Stated task —
Hunt for the word "from" across the entries below, copying each line that holds it.
****************
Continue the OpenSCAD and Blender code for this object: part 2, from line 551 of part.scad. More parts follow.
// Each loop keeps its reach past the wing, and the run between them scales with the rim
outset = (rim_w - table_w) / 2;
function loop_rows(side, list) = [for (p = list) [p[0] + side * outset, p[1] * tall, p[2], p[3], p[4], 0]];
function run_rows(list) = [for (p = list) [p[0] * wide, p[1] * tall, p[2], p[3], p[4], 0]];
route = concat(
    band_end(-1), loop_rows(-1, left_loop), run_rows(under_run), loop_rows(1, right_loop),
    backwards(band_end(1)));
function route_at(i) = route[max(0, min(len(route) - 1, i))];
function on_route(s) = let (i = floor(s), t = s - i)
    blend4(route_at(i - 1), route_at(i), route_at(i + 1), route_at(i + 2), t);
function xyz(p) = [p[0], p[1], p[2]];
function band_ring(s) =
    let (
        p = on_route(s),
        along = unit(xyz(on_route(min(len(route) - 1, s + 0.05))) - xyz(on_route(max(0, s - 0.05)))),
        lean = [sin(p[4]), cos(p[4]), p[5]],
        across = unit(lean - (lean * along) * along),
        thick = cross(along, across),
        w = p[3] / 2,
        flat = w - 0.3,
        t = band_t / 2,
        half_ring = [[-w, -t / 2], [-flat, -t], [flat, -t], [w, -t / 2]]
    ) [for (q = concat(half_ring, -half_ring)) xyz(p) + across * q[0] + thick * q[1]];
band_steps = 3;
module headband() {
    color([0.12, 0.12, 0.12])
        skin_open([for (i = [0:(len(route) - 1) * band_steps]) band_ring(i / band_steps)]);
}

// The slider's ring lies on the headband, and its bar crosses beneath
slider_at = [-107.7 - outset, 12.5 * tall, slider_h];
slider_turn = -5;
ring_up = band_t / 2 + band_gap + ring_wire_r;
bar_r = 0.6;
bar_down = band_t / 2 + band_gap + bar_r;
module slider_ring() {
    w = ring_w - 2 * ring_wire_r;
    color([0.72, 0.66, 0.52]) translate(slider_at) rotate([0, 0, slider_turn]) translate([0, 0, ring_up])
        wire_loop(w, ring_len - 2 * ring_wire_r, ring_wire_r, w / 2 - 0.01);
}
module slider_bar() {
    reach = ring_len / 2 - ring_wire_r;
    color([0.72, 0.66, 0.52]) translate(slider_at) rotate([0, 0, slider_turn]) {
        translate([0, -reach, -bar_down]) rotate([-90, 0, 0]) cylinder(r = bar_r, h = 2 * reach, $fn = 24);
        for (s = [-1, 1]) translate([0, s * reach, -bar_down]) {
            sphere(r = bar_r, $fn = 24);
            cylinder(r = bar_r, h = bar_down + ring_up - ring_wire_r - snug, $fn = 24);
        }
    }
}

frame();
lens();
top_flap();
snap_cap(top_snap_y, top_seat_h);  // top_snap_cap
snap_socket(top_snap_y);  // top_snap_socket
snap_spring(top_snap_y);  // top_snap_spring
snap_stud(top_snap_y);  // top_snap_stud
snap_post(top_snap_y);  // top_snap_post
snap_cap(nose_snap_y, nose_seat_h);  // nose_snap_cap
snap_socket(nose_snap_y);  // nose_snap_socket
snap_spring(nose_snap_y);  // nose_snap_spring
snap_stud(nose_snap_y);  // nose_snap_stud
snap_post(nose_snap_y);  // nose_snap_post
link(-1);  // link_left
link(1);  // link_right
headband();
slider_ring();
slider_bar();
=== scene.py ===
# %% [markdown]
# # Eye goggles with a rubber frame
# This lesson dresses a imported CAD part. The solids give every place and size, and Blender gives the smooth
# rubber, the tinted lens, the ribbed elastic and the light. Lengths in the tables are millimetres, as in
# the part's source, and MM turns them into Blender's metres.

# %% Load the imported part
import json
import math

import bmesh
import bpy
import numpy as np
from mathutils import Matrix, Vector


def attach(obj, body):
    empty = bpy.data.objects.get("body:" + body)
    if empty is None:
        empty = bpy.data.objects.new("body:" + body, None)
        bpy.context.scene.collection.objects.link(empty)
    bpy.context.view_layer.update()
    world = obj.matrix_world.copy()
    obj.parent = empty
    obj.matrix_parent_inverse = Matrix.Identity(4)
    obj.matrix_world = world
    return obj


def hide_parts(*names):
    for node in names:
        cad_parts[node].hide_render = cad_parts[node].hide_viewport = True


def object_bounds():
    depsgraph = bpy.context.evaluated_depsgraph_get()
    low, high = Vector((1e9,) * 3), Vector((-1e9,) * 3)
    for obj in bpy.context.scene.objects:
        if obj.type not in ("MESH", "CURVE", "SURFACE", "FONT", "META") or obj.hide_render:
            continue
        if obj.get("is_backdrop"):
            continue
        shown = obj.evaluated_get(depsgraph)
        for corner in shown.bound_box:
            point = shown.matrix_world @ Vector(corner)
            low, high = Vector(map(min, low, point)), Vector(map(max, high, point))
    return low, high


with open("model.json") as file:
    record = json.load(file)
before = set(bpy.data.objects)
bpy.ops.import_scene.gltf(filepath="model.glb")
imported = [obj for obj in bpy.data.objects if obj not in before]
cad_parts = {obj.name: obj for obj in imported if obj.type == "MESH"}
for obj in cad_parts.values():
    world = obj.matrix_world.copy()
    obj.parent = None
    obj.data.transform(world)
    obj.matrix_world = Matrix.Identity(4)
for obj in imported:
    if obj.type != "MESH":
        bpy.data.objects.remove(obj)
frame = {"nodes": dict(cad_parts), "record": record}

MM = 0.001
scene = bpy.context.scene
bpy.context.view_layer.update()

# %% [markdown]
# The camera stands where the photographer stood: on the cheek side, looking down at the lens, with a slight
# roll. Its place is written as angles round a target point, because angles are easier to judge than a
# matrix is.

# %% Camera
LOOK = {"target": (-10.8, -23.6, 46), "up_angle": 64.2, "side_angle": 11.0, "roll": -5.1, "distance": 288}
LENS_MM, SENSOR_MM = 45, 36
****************
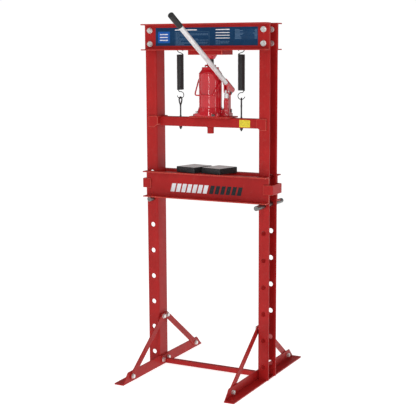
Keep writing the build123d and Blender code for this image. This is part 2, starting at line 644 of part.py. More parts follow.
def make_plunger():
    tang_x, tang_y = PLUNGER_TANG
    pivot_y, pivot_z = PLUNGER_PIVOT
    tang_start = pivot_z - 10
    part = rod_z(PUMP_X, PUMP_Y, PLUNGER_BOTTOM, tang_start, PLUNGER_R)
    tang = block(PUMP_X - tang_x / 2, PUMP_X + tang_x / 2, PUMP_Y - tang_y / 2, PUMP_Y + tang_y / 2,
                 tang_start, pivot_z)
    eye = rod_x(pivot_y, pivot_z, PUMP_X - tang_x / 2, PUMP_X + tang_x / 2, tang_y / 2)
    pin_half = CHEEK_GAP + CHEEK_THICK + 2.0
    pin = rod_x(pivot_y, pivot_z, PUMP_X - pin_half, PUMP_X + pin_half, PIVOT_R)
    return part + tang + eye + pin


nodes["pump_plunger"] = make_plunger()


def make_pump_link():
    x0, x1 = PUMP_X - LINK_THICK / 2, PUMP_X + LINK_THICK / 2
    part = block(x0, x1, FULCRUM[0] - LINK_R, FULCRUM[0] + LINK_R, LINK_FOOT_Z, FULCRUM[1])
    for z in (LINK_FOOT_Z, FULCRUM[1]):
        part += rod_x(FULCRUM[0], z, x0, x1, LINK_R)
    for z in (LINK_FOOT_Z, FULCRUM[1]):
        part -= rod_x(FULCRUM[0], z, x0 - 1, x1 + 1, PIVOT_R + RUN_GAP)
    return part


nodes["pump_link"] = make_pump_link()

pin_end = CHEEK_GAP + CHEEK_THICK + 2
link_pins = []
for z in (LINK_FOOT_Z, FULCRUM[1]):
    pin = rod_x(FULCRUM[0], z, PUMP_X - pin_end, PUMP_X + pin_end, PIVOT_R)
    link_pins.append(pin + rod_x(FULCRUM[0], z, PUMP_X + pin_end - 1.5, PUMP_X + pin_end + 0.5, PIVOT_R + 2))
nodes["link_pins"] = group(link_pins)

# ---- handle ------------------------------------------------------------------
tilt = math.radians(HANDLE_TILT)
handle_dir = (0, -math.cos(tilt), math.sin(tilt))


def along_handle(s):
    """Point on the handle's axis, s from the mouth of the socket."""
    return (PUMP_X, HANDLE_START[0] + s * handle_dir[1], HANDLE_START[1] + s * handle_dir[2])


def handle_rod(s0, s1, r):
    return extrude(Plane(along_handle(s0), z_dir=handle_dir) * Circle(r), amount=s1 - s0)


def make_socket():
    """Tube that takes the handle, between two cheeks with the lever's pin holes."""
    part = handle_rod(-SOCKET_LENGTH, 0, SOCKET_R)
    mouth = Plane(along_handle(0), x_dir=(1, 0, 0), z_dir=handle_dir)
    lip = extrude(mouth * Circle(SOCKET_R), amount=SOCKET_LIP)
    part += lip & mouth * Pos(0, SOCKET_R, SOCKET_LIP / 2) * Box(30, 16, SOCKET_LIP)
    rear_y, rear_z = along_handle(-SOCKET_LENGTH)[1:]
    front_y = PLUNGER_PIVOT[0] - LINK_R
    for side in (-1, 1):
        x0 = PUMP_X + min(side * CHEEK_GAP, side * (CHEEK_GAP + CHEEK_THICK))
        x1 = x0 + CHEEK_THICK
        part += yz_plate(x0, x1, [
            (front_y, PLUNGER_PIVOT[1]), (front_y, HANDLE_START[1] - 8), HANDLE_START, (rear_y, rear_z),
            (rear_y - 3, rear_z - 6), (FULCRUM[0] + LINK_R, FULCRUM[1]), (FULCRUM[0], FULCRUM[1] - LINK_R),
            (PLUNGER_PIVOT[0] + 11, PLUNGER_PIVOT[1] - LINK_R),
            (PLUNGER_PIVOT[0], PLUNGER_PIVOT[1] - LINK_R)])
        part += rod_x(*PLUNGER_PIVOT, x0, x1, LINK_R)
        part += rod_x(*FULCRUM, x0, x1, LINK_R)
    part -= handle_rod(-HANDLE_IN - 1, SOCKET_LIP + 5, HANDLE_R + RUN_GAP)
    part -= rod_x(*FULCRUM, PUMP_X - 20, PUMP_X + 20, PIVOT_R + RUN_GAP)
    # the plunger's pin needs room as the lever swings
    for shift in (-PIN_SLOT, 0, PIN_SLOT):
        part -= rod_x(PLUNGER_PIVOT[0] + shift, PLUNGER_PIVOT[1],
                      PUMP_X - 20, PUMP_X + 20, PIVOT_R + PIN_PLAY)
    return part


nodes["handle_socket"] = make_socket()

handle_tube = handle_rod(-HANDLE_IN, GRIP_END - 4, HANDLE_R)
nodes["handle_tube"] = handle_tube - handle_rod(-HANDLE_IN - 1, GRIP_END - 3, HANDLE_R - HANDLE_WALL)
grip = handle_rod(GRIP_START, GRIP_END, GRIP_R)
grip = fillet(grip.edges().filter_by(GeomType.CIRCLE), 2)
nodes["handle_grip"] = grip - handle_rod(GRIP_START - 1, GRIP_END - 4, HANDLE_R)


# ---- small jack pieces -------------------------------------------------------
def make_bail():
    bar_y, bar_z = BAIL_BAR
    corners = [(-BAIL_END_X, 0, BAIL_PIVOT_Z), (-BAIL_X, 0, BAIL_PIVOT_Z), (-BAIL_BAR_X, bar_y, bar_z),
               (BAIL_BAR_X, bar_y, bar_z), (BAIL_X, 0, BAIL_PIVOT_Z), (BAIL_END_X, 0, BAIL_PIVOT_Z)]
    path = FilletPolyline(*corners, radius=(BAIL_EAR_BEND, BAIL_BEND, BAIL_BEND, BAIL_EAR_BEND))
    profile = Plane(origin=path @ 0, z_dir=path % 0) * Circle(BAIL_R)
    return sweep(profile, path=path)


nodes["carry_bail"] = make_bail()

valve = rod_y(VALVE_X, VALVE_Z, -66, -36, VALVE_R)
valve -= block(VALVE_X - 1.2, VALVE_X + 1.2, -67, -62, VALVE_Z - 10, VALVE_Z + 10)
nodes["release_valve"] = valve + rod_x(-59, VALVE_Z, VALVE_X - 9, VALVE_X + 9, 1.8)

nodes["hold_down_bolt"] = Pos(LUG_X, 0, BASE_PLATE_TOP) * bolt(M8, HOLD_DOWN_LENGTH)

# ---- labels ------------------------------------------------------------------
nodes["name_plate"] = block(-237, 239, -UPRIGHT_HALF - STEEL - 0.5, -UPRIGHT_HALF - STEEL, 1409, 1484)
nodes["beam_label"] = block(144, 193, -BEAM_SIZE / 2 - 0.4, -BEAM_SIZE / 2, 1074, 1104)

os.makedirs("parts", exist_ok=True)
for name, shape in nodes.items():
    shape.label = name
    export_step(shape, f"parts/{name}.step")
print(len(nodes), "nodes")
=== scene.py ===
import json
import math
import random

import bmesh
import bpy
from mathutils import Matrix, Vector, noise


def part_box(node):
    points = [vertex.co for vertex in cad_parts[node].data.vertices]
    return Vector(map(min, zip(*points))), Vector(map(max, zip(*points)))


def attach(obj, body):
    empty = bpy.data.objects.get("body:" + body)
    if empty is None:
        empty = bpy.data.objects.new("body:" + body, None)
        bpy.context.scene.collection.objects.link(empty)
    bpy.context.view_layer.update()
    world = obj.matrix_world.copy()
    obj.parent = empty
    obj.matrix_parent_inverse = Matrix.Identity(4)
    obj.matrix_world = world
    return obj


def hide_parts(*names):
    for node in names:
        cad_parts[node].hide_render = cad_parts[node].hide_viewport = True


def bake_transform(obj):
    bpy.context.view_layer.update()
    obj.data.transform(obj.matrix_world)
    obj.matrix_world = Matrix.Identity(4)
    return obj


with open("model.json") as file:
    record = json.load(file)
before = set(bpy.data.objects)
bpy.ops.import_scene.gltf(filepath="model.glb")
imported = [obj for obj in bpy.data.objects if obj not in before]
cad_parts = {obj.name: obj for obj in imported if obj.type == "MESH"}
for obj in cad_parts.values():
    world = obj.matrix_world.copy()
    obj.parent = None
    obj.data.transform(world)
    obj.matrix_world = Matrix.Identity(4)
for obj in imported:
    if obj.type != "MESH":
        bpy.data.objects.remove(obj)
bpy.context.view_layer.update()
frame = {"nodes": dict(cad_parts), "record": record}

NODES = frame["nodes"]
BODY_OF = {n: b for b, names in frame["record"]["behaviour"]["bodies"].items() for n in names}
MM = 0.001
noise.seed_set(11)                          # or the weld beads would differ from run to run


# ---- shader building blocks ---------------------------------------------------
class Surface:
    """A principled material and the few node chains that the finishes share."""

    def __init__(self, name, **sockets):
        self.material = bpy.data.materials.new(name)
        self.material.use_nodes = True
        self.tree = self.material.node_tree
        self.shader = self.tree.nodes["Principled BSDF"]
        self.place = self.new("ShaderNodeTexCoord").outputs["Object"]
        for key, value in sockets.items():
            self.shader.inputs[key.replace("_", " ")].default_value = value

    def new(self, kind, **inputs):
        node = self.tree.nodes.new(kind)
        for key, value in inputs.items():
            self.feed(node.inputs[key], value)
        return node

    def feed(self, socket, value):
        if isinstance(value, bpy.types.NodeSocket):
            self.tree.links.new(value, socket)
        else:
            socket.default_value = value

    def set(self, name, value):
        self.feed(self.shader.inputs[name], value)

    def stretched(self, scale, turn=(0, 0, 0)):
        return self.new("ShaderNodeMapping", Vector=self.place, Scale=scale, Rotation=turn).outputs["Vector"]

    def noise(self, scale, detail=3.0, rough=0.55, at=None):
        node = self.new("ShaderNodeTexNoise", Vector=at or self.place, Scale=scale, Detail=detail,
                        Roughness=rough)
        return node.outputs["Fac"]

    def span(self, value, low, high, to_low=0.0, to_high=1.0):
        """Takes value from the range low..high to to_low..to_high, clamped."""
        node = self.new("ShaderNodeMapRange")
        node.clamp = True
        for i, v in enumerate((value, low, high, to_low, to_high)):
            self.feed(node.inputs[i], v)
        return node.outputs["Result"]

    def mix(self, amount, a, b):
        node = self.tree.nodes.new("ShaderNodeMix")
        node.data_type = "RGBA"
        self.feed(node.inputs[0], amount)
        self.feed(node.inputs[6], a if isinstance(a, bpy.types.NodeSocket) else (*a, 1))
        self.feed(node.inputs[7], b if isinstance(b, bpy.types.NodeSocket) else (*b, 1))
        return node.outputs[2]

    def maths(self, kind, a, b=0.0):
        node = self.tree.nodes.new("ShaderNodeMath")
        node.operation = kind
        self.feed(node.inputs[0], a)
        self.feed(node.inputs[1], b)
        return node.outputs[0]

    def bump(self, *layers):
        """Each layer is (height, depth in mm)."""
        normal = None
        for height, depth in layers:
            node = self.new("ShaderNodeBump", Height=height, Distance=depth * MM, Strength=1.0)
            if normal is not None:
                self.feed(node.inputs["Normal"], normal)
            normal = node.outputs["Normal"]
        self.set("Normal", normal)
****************
Output for this task —
Continue the OpenSCAD and Blender code for this object: part 2, from line 551 of part.scad. More parts follow.
from mathutils import Matrix, Vector
    """Point on the handle's axis, s from the mouth of the socket."""
from mathutils import Matrix, Vector, noise
noise.seed_set(11)                          # or the weld beads would differ from run to run
        """Takes value from the range low..high to to_low..to_high, clamped."""